Thanks guys for answering my question (as well as providing some very heated discussion of phosgene...)

----------


## Timmo

> it was located in my kitchen where the current fridge it, it would be under 2 feet from the gas stove.....hmm gas stove....naked flame.....phosgene gas.  Crock?  No risk?

  Now who started talking about the gas stove? I don't see how a stove could cause a toxic diaster in a house.   

> yet while we are talking about refrigerators (not air con units) you state that there is situations where there is risk (ie when it contacts a naked flame, and at that stage noone was talking about a stove somehow managing to burn pipes.

  I mention air con units because they are just big fridges and you are talking up the phosgene risk of a fridge which dims in comparison to an A/C unit. I mentioned situations which imply a risk of toxic byproducts to explain why they won't be present in raw refrigerant.   

> ?Few facts? I'm not the one who called Wheelin's answer a crock of ????? because he mentioned the decomposition of R22 to phosgene.

  Phosgene will not occur in cooked refrigerant as a result of exceeding critical temp. Thermal decomposition and combustion are two separate processes. Phosgene production requires oxygen and very high temps.   

> Old fridge prior mid 80's gas in dangerous to your health same stuff used in previous wars to gas soldiers.

  wheelin suggested that phosgene was present in old systems. It isn't. simple. A spade being a spade, If its not a crock of ......, then what is it? Phosgene needs to be produced. 
Also R12 was in production in Australia until 1994.
Automotive A/C systems dont use r22. (due to high head pressures)
Domestic fridges don't have seals that need to be lubricated. (they are hermetically sealed)   

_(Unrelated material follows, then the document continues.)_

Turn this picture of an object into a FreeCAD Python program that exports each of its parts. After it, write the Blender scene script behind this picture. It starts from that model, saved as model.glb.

> Guess I must have been a bit soft

  That would explain why you're so precious about this subject. :Biggrin:  (if that doesn't make stuart ban me, nothing will!)

----------


## Brickie

I think its true, the last time I moved a fridge from one house to another I ran an extension cord all the way, bit of a bugger really as it was over 130kms, still, it saved the fridge.. :Cool:

----------


## tea lady

Every time I read this title I think its about wood turning. Turning with a frig? Never heard of it. :Rolleyes:  :Biggrin:

----------


## Brickie

> Turning with a frig? Never heard of it.

  You either turn with a frig or without a frig, from what Ive seen most dont give a frig.. :Biggrin:

----------


## jmk89

> Every time I read this title I think its about wood turning. Turning with a frig? Never heard of it.

   

> You either turn with a frig or without a frig, from what Ive seen most dont give a frig..

  
Of course it's about turning: 
See this thread - http://www.woodworkforums.ubeaut.com...hlight=freezer

----------


## Stuart

:Flame thrower:

----------


## jmk89

> 

  Well that's another way to dry out the wood!! :Biggrin:  :Biggrin:

----------


## Stuart

Just trying to make some phosgene to sniff  :Wink:   :Biggrin:  
(anyway, couldn't find a "ducking for cover" smilie!!)

----------